The real crisis is that two powerful forces have collided. Constitutional democracy has, for the first time, engaged a new enemy — Zuma’s shadow security state, a force which has been quietly but relentlessly preparing itself for battle for almost a decade.

Until last week, Zuma’s shadow machinery co-existed uneasily in its host, the constitutional democracy that was born in 1994. The judgment delivered by chief justice Mogoeng Mogoeng changed that and now there is a fight to the end.

At the heart of the shadow state is Zuma, a president whose relentless focus is the growth and retention of his political power, at the expense, if necessary, of the law and the basic tenets of constitutionalism.

It was ushered into existence in September 2008, when the ANC’s national executive committee (NEC) spent two days deliberating a court judgment. After its deliberations, it issued a statement heavy with false sobriety to the effect that it had decided to recall incumbent president Thabo Mbeki.

Zuma, who had defeated Mbeki to become ANC president at the party’s Polokwane conference 10 months earlier, addressed the nation.

“The country needs a strong and united ruling party at the helm of government, capable of galvanising support for the government’s development agenda.

“As the ruling party we need to sustain the confidence of our people in the ANC and its government. Once this level of confidence is weakened, the ANC has no alternative but to take action.”

The court judgment in question, by Judge Chris Nicholson, had set aside the National Prosecuting Authority’s decision to pursue criminal charges against Zuma, saying this had been compromised by political interference.

The acting head of the prosecuting authority, Mokotedi Mpshe, had been fed secret recordings of Scorpions officials discussing the timing of the prosecution. It was clear from their language that they favoured Mbeki over Zuma.

Nicholson believed he had no option but to rule that the charges against Zuma were not valid.

In January 2009, Nicholson’s judgment would be overturned by the supreme court of appeal in perhaps the most scathing verdict ever delivered by that court.

The court’s then deputy judge president, Louis Harms, stated that “for reasons that are impossible to fathom, the court below failed to adhere to some basic tenets, in particular that in exercising the judicial function judges are themselves constrained by the law.”

Nicholson’s ruling “was unfortunately subverted by a failure to confine the judgment to the issues before the court; by deciding matters that were not germane or relevant; by creating new factual issues; by making gratuitous findings against persons who were not called upon to defend themselves; by failing to distinguish between allegation, fact and suspicion; and by transgressing the proper boundaries between judicial, executive and legislative functions.”

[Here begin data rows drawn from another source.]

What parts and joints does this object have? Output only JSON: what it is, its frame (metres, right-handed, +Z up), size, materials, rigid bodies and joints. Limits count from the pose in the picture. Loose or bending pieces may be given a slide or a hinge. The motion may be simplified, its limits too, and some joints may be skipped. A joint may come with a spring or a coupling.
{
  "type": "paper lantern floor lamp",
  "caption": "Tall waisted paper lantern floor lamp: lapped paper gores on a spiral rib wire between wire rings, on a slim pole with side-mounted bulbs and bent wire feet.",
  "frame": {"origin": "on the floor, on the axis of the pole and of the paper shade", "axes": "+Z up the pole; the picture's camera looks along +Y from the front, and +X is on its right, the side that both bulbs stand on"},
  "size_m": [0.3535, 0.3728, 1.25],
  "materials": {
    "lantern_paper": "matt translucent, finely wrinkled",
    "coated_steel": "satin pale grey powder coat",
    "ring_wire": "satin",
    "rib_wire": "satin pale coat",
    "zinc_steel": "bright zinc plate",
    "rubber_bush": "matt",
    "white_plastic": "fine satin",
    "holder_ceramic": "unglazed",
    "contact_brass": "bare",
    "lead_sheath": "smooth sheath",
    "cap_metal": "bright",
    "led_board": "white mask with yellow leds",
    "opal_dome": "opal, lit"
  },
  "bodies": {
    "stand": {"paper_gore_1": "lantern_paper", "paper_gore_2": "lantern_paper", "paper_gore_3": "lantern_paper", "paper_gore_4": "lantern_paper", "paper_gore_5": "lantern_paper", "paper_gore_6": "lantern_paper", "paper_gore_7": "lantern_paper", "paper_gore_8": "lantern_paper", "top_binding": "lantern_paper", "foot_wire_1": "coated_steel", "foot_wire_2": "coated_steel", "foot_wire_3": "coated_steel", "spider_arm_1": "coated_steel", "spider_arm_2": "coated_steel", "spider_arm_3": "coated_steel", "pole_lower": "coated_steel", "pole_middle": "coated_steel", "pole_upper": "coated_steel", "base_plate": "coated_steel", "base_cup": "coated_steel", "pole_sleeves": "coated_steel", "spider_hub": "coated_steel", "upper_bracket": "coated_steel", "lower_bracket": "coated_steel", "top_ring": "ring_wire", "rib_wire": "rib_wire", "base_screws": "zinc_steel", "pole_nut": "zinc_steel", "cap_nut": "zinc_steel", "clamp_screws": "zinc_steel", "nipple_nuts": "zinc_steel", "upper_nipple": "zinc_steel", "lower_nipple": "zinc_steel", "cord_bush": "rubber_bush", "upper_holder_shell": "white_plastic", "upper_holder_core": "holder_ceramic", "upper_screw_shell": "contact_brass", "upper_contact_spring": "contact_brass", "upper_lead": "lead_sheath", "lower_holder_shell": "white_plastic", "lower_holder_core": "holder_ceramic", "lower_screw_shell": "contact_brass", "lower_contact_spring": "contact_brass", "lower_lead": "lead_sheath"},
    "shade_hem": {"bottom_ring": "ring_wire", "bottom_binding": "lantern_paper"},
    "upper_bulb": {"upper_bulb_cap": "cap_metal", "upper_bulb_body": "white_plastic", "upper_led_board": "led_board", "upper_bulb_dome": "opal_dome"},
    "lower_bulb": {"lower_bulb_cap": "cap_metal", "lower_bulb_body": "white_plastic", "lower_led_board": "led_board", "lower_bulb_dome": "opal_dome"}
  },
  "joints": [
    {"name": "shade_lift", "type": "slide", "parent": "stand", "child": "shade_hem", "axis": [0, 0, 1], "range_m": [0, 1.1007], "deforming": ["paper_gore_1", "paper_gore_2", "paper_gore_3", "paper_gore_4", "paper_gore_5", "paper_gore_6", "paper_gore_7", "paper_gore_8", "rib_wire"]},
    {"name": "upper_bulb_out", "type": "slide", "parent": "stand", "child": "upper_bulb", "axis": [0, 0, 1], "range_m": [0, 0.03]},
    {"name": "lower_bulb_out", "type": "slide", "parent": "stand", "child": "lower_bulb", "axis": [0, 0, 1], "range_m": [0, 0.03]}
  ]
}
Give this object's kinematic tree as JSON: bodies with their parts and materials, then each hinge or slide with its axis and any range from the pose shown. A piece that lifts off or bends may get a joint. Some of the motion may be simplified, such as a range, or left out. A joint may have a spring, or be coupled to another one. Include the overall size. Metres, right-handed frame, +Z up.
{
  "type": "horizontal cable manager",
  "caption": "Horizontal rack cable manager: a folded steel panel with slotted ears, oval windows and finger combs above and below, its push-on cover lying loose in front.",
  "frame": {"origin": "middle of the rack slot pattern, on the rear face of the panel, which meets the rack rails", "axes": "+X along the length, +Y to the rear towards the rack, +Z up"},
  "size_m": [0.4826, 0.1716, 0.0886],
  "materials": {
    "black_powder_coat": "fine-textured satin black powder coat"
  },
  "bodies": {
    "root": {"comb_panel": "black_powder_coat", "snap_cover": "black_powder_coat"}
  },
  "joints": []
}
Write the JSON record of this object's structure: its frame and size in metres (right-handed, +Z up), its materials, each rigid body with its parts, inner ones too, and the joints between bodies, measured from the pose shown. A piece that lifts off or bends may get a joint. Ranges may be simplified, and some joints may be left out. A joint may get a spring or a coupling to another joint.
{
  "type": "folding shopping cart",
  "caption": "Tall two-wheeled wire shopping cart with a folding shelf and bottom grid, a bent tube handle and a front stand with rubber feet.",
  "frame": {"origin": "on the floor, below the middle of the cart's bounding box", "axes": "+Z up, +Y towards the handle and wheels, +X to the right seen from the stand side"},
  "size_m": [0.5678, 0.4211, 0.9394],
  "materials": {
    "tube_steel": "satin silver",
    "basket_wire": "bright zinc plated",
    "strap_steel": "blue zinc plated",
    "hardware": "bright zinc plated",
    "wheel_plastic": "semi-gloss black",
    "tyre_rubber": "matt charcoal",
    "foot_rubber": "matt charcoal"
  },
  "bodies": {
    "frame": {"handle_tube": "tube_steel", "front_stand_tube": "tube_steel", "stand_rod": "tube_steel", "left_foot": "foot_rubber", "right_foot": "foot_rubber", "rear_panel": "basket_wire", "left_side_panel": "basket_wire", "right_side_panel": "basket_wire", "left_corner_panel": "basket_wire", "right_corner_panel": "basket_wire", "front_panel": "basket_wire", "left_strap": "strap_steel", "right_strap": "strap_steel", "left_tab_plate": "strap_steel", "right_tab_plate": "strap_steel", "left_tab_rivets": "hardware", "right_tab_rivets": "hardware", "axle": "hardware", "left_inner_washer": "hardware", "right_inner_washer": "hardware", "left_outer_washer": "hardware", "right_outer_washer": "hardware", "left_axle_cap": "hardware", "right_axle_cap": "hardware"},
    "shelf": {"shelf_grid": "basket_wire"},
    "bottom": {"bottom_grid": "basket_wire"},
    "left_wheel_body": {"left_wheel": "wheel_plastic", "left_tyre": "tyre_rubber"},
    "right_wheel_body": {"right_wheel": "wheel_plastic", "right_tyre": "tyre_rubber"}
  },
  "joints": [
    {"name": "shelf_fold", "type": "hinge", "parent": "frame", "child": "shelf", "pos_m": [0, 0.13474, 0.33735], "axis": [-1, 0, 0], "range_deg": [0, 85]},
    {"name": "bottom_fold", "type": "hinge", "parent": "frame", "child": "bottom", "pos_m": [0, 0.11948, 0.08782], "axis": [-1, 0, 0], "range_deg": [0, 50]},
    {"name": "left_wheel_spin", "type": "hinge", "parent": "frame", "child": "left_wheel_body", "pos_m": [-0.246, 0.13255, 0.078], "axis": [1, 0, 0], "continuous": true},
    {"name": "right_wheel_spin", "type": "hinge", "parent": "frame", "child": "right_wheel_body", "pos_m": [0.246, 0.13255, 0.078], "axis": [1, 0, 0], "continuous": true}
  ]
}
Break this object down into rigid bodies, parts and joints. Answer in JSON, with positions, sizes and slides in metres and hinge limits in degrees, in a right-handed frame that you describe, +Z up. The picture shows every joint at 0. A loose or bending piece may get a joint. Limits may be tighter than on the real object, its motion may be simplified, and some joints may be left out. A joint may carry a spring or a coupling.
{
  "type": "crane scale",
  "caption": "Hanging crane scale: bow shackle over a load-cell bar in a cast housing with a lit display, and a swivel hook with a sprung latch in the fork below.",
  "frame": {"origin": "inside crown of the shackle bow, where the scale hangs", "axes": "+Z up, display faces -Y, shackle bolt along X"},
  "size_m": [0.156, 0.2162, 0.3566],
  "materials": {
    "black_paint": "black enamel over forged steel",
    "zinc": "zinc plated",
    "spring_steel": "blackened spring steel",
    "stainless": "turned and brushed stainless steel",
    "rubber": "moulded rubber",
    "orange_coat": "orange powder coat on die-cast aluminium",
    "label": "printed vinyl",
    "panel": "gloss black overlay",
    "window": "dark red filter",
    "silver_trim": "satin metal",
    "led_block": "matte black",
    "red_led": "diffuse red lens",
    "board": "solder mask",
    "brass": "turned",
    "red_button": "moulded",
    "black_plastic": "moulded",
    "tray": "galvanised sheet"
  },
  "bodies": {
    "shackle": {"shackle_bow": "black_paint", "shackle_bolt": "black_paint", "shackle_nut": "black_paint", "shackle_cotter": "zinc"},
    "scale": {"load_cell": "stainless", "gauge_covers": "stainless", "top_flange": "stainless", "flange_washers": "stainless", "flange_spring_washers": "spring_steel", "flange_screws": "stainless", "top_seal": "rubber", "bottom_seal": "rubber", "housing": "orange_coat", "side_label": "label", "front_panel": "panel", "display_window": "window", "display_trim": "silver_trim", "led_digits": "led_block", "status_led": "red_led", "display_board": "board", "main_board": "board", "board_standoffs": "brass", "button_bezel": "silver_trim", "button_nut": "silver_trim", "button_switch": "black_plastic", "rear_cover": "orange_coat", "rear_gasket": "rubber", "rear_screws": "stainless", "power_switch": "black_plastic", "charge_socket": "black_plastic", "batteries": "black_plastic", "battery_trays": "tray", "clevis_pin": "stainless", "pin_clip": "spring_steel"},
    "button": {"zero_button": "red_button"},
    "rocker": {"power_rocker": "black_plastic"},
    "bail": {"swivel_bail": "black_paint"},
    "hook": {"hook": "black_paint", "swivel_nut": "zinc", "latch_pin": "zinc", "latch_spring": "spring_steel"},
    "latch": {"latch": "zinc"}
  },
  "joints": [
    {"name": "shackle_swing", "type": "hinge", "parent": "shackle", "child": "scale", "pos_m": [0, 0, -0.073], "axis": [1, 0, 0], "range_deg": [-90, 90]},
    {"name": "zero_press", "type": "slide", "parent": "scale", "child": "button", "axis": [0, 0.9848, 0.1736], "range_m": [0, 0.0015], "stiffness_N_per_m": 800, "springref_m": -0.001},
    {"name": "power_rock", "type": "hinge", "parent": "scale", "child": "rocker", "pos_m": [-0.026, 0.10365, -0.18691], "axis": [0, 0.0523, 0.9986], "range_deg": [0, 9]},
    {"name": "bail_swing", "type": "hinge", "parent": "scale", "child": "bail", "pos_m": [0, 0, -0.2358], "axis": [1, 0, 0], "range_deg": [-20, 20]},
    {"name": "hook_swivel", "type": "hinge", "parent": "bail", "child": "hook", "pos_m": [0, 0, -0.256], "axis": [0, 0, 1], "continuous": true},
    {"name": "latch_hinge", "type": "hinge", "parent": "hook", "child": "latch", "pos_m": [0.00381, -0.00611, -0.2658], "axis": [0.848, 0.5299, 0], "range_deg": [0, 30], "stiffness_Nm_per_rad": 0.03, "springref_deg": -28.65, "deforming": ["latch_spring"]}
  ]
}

But the horse had bolted. The ANC’s NEC called no meeting to discuss this judgment.

The party’s obeisance before the law in the instance of the Nicholson judgment was exposed as mere opportunism — the real programme was the relentless march to power of the party’s Zuma faction. They had recognised that the judgment offered them an opportunity to strike against Mbeki and they had taken it.

The Zuma era would not be one of laws so much as one of taking and holding power against all comers, rules notwithstanding.

In the heat of the Polokwane conference, Zuma had taken the first step to secure himself against removal from office. The party passed a resolution making it mandatory that the president of the ANC be the party’s choice for president.

To remove Zuma from office would require that he be removed as ANC president, an event which could only occur at an ANC conference.

In any event, the slate-style canvassing for NEC positions at the 2007 conference had led to a Zuma-supporting majority on the party’s leading structure between conferences.

With the party structures in hand, Zuma turned to his next priority — inoculating himself against the possibility of criminal prosecution by taking hold of the country’s security machinery.

After Mbeki was recalled, Zuma did not immediately take power, handing this duty to Kgalema Motlanthe, who would serve for less than eight months.

This was probably done for two reasons. The first was that there was — and remains — legal uncertainty about whether or not a short period of service as president such as this would constitute a “term” of office. Zuma did not want to serve two terms that consisted of eight months until the 2009 election and then five years until 2014. He wanted two full five-year terms.

The second reason was that Motlanthe served as good cover for the implementation of decisions which would serve Zuma in the long run.

It was Motlanthe who signed legislation disbanding the Scorpions unit, which was investigating Zuma, sparing him the blushes of an obvious conflict of interest.

Once in office in May 2009, he stepped up his campaign to subordinate the state’s crime-fighting capacity to his political will.

No president had been dealt as powerful a hand as Zuma. There were vacancies that had to be filled in all the key criminal justice institutions. He could appoint a new police chief; a new national director of prosecutions; a new head of the SA secret service; and the head of the new Hawks unit, which would replace the Scorpions. In addition to this, the positions of CEO at the state-owned enterprises Transnet and SAA were vacant and he would be called on to appoint a new SABC board.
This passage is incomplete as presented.